Se dio cuenta de que acababa de morirse cuando vio que su propio cuerpo, como si no fuera el suyo sino el de un doble, se desplomaba sobre la silla y la arrastraba en la caída. Cadáver y silla quedaron tendidos sobre la alfombra, en medio de la habitación.

¿Con que eso era la muerte?

¡Qué desengaño! Había querido averiguar cómo era el tránsito al otro mundo ¡y resultaba que no había ningún otro mundo! La misma opacidad de los muros, la misma distancia entre mueble y mueble, el mismo repicar de la lluvia sobre el techo... Y sobre todo ¡qué inmutables, qué indiferentes a su muerte los objetos que él siempre había creído amigos!: la lámpara encendida, el sombrero en la percha... Todo, todo estaba igual. Sólo la silla volteada y su propio cadáver, cara al cielo raso.

Se inclinó y se miró en su cadáver como antes solía mirarse en el espejo. ¡Qué avejentado! ¡Y esas envolturas de carne gastada! "Si yo pudiera alzarle los párpados quizá la luz azul de mis ojos ennobleciera otra vez el cuerpo", pensó.

Porque así, sin la mirada, esos mofletes y arrugas, las curvas velludas de la nariz y los dos dientes amarillos, mordiéndose el labio exangüe estaban revelándole su aborrecida condición de mamífero.

-Ahora que sé que del otro lado no hay ángeles ni abismos me vuelvo a mi humilde morada.

Y con buen humor se aproximó a su cadáver -jaula vacía- y fue a entrar para animarlo otra vez.

¡Tan fácil que hubiera sido! Pero no pudo. No pudo porque en ese mismo instante se abrió la puerta y se entrometió su mujer, alarmada por el ruido de silla y cuerpo caídos.

-¡No entres! -gritó él, pero sin voz.

Era tarde. La mujer se arrojó sobre su marido y al sentirlo exánime lloró y lloró.

-¡Cállate! ¡Lo has echado todo a perder! -gritaba él, pero sin voz.

¡Qué mala suerte! ¿Por qué no se le habría ocurrido encerrarse con llave durante la experiencia. Ahora, con testigo, ya no podía resucitar; estaba muerto, definitivamente muerto. ¡Qué mala suerte!
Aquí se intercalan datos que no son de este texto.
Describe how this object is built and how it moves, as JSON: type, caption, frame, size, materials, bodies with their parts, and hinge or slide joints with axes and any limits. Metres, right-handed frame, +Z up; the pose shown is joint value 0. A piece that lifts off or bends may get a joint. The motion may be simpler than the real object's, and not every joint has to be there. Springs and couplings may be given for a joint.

Acechó a su mujer, casi desvanecida sobre su cadáver; y su propio cadáver, con la nariz como una proa entre las ondas de pelo de su mujer. Sus tres niñas irrumpieron a la carrera como si se disputaran un dulce, frenaron de golpe, poco a poco se acercaron y al rato todas lloraban, unas sobre otras. También él lloraba viéndose allí en el suelo, porque comprendió que estar muerto es como estar vivo, pero solo, muy solo.

Salió de la habitación, triste.

¿Adónde iría?

Ya no tuvo esperanzas de una vida sobrenatural. No, no había ningún misterio.

Y empezó a descender, escalón por escalón, con gran pesadumbre.

Se paró en el rellano. Acababa de advertir que, muerto y todo, había seguido creyendo que se movía como si tuviera piernas y brazos. ¡Eligió como perspectiva la altura donde antes llevaba sus ojos físicos! Puro hábito. Quiso probar entonces las nuevas ventajas y se echó a volar por las curvas del aire. Lo único que no pudo hacer fue traspasar los cuerpos sólidos, tan opacos, las insobornables como siempre. Chocaba contra ellos. No es que le doliera; simplemente no podía atravesarlos. Puertas, ventanas, pasadizos, todos los canales que abre el hombre a su actividad, seguían imponiendo direcciones a sus revoloteos. Pudo colarse por el ojo de una cerradura, pero a duras penas. Él, muerto, no era una especie de virus filtrable para el que siempre hay pasos; sólo podía penetrar por las hendijas que los hombres descubren a simple vista. ¿Tendría ahora el tamaño de una pupila de ojo?